Central banks intentionally fall behind the curve and are slower to respond to higher inflation rates. Keeping the real rates negative creates a positive environment for risk assets, such as the equity markets.
July was characterised by market swings on various concerns – inflation, virus fears, oil supply/demand imbalances, etc. The two major central banks in the world, the European Central Bank and the Federal Reserve, delivered a dovish statement this month.
This is surprising for at least a couple of reasons. One is inflation running hot in both Europe and the United States, and another is the strong employment data in the United States.
In other words, reasons exist for the policies to tighten – only that they did not. Hence, one can conclude that central banks respond slowly to the rise in inflation to keep nominal bond yields depressed and real rates negative. This results in a bullish environment for risk assets.
Uncertain Virus Dynamics Warrant Loose Monetary Conditions
The economic restart is real, and the only thing that keeps central banks from tapering and then tightening is the ongoing COVID-19 pandemic. Vaccination efforts in the developed world have led to many countries reaching levels close to herd immunity.
In Spain, for instance, over 25 million people are fully vaccinated. However, more needs to be done as the virus mutates fast. The Delta variant is a concern for global growth, as pointed out by the latest World Economic Outlook released by the International Monetary Fund.

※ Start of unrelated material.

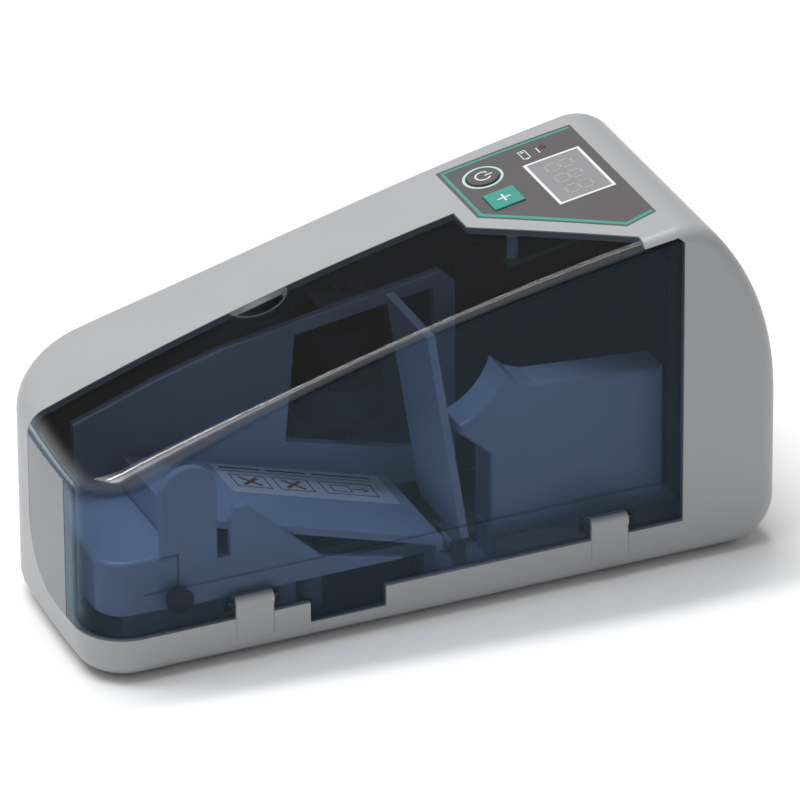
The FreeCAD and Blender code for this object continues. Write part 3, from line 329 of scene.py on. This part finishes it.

Faced with such uncertainties, investors are “directed” toward the stock market. Negative real yields are unattractive, and so the appetite for risk assets remains elevated. On top of that, the earning season started very well in the United States.
One thing appears to be common in central banking in advanced economies. Central banks attempt in various ways to overshoot inflation targets. After all, in normal times, they had a hard time bringing inflation to the target. Now that inflationary pressures mount around the globe, central banks are in no hurry to remove the stimulus, as they did in the past.
As long as such conditions remain in place, risk assets (i.e., global equity markets) will keep finding buyers. Risk-on is likely to persist in the upcoming months.